►

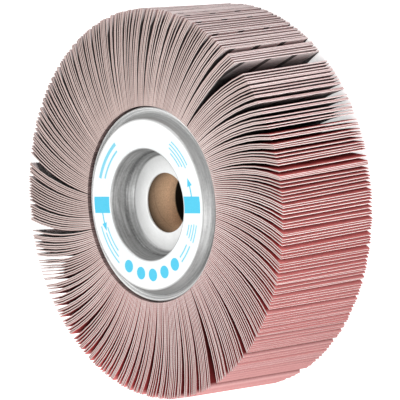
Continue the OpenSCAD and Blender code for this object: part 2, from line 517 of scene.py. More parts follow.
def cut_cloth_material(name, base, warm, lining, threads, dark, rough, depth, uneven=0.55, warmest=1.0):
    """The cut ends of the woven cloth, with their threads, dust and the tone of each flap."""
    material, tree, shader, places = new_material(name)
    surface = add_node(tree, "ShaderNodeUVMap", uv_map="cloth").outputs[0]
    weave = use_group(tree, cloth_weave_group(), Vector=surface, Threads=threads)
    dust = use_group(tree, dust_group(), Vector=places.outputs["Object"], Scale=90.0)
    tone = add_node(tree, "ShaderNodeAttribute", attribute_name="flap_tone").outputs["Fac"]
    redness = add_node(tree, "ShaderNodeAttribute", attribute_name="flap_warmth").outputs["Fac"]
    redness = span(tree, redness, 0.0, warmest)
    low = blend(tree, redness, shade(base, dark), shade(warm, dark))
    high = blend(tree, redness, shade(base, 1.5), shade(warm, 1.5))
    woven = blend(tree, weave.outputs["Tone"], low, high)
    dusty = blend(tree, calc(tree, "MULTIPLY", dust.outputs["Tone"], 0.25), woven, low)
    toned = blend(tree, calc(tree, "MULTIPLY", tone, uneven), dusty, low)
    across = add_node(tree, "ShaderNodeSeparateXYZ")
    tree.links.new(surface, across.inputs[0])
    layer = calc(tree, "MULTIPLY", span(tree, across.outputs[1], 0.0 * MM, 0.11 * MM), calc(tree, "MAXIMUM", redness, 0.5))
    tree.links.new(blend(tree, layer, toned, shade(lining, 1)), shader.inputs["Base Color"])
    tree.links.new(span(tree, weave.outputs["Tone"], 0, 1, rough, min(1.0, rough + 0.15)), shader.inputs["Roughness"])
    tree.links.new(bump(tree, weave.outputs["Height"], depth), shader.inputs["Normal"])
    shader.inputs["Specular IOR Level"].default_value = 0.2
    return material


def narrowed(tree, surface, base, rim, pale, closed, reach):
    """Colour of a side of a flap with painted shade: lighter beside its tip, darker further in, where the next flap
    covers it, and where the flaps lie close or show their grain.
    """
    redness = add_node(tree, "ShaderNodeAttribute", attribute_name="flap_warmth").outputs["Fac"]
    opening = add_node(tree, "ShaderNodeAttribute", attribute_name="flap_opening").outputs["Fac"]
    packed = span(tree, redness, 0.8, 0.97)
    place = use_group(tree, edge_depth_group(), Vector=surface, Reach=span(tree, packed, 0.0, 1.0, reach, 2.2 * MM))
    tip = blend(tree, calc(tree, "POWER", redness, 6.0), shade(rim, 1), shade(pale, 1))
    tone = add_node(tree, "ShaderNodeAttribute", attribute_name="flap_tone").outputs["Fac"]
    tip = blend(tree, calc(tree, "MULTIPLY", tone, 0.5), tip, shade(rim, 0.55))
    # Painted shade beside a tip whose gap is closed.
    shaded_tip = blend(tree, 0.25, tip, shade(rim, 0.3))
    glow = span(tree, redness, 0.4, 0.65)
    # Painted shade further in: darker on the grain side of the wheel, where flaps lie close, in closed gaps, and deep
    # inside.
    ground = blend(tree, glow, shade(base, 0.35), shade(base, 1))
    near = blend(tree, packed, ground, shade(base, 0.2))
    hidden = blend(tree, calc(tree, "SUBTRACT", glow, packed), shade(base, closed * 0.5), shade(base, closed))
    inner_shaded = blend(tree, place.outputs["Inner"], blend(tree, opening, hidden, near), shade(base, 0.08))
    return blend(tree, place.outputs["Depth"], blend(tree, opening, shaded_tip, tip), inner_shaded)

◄
►

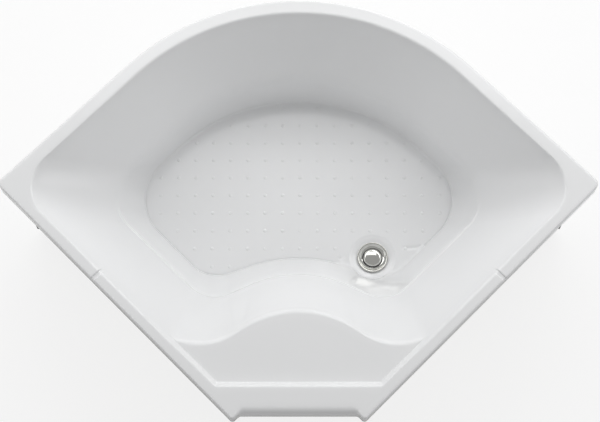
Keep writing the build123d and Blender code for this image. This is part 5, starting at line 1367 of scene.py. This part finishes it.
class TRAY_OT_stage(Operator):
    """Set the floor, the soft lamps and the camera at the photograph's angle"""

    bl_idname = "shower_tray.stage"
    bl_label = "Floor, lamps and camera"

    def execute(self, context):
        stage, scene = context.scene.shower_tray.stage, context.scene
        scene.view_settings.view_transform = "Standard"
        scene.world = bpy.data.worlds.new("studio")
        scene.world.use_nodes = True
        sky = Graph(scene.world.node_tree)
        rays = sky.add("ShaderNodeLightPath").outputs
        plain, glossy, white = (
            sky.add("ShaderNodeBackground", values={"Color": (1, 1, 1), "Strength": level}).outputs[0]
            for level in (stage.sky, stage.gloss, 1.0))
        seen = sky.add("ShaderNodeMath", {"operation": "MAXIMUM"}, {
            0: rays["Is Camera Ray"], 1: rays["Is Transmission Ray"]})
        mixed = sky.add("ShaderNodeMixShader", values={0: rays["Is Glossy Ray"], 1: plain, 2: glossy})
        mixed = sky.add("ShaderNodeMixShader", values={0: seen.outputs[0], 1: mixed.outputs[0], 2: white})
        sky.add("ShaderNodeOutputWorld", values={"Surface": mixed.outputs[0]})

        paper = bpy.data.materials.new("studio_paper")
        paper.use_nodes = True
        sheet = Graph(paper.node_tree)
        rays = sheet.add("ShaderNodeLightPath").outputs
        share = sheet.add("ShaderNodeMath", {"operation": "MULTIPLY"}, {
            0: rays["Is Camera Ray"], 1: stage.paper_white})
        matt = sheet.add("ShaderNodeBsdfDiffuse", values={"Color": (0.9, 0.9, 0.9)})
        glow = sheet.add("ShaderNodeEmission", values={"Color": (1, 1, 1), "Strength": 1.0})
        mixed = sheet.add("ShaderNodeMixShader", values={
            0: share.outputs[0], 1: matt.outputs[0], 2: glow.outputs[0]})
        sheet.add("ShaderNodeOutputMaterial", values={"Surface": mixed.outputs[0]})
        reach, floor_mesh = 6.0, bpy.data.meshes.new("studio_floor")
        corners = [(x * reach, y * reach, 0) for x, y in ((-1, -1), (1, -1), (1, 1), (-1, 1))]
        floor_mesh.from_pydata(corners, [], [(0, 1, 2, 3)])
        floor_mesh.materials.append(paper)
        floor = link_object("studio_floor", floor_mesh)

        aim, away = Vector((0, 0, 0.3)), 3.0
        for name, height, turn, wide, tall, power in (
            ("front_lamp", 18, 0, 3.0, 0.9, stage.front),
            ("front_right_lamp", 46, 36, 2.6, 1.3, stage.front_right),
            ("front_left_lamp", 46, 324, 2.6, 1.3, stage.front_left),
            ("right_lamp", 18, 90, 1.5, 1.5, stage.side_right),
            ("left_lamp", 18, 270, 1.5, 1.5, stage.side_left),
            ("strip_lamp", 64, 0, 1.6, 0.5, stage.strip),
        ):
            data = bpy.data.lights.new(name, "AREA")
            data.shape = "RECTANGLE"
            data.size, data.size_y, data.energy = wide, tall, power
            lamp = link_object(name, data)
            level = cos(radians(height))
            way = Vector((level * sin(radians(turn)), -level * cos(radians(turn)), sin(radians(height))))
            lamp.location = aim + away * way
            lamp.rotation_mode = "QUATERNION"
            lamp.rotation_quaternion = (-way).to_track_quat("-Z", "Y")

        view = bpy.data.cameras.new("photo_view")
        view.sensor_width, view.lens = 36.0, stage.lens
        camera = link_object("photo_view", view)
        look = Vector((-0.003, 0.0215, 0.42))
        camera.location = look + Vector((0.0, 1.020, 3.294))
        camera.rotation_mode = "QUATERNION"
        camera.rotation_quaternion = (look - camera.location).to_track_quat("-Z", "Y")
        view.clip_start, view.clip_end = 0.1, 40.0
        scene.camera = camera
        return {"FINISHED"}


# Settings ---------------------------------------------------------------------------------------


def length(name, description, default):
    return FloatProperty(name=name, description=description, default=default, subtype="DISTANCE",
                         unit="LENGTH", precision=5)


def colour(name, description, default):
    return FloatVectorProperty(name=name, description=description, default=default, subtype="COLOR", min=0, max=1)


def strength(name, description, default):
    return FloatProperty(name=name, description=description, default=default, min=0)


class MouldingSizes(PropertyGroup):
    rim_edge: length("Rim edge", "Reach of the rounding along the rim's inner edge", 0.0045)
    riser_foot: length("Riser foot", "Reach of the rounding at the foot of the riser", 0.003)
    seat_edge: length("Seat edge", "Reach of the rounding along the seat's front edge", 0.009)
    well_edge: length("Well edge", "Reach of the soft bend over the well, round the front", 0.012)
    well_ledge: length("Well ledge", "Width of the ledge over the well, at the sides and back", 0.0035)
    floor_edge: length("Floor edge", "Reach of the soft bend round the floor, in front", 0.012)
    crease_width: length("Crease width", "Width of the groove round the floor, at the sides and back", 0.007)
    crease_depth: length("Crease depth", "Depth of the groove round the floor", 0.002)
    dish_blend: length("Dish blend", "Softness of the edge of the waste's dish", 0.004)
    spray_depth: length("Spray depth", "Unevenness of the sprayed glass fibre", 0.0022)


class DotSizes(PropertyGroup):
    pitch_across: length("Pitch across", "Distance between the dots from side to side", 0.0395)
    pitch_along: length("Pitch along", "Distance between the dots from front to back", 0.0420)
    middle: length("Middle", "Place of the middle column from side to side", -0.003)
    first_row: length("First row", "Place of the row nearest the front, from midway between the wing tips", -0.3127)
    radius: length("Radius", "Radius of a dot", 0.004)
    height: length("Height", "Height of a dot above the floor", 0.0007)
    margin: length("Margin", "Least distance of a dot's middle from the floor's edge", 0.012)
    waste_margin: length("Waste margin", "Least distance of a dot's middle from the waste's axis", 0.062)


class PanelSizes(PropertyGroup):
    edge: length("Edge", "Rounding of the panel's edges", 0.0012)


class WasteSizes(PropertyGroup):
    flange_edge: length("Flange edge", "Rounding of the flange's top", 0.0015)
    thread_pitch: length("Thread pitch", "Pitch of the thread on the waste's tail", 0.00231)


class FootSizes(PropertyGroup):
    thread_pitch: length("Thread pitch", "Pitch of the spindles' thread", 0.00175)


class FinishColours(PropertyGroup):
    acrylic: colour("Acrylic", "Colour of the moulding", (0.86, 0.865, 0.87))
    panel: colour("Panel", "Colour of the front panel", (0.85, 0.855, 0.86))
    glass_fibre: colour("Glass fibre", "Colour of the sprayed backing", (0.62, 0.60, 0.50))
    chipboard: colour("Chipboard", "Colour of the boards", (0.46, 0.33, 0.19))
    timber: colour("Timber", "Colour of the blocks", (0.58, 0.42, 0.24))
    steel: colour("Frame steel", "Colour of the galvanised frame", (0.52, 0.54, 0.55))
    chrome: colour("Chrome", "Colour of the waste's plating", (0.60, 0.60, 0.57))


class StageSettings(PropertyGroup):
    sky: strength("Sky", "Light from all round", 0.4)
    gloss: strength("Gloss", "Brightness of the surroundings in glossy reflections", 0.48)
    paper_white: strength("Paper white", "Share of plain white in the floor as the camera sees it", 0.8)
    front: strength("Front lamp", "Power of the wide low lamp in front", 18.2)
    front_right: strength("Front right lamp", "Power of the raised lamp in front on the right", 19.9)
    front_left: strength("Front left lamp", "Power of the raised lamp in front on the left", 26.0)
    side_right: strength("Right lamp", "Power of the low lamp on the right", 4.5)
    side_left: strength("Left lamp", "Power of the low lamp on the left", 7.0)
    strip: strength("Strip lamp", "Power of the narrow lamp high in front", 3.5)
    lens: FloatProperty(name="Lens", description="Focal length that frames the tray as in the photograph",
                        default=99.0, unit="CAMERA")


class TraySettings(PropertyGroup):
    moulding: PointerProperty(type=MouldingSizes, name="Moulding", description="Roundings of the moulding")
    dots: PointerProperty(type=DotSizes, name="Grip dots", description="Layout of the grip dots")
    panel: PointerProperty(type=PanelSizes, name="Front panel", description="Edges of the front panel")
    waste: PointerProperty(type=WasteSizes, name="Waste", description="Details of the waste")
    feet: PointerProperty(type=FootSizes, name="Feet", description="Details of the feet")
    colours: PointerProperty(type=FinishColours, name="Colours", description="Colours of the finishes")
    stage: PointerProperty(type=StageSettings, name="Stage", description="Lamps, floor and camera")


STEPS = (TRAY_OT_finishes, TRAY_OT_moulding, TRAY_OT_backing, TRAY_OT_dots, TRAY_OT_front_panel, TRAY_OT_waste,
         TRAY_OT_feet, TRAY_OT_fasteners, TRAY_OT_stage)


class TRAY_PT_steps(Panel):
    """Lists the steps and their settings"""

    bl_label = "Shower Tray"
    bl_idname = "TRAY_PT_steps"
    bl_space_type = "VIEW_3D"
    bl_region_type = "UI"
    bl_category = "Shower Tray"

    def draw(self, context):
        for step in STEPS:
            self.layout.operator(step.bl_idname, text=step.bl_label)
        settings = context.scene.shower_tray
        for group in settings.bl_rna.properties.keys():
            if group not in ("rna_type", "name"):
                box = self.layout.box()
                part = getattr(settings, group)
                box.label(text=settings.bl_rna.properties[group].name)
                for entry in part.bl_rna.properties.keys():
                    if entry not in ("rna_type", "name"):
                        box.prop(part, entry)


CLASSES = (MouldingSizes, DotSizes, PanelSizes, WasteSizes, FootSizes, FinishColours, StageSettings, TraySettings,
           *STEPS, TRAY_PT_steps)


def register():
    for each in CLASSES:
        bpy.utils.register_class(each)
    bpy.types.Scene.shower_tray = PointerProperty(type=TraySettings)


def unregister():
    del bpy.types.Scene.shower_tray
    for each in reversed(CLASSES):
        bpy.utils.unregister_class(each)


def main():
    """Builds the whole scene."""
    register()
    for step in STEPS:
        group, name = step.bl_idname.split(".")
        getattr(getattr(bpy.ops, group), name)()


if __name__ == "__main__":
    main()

◄
►

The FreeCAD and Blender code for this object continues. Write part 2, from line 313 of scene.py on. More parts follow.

◄

- [SHORT EXERCISE] Starting at the line that contains "Continue the OpenSCAD" and stopping at the line that contains "return material", transcribe the lines exactly; both boundary lines are to be included.

- [TASK RESPONSE]
Continue the OpenSCAD and Blender code for this object: part 2, from line 517 of scene.py. More parts follow.
def cut_cloth_material(name, base, warm, lining, threads, dark, rough, depth, uneven=0.55, warmest=1.0):
    """The cut ends of the woven cloth, with their threads, dust and the tone of each flap."""
    material, tree, shader, places = new_material(name)
    surface = add_node(tree, "ShaderNodeUVMap", uv_map="cloth").outputs[0]
    weave = use_group(tree, cloth_weave_group(), Vector=surface, Threads=threads)
    dust = use_group(tree, dust_group(), Vector=places.outputs["Object"], Scale=90.0)
    tone = add_node(tree, "ShaderNodeAttribute", attribute_name="flap_tone").outputs["Fac"]
    redness = add_node(tree, "ShaderNodeAttribute", attribute_name="flap_warmth").outputs["Fac"]
    redness = span(tree, redness, 0.0, warmest)
    low = blend(tree, redness, shade(base, dark), shade(warm, dark))
    high = blend(tree, redness, shade(base, 1.5), shade(warm, 1.5))
    woven = blend(tree, weave.outputs["Tone"], low, high)
    dusty = blend(tree, calc(tree, "MULTIPLY", dust.outputs["Tone"], 0.25), woven, low)
    toned = blend(tree, calc(tree, "MULTIPLY", tone, uneven), dusty, low)
    across = add_node(tree, "ShaderNodeSeparateXYZ")
    tree.links.new(surface, across.inputs[0])
    layer = calc(tree, "MULTIPLY", span(tree, across.outputs[1], 0.0 * MM, 0.11 * MM), calc(tree, "MAXIMUM", redness, 0.5))
    tree.links.new(blend(tree, layer, toned, shade(lining, 1)), shader.inputs["Base Color"])
    tree.links.new(span(tree, weave.outputs["Tone"], 0, 1, rough, min(1.0, rough + 0.15)), shader.inputs["Roughness"])
    tree.links.new(bump(tree, weave.outputs["Height"], depth), shader.inputs["Normal"])
    shader.inputs["Specular IOR Level"].default_value = 0.2
    return material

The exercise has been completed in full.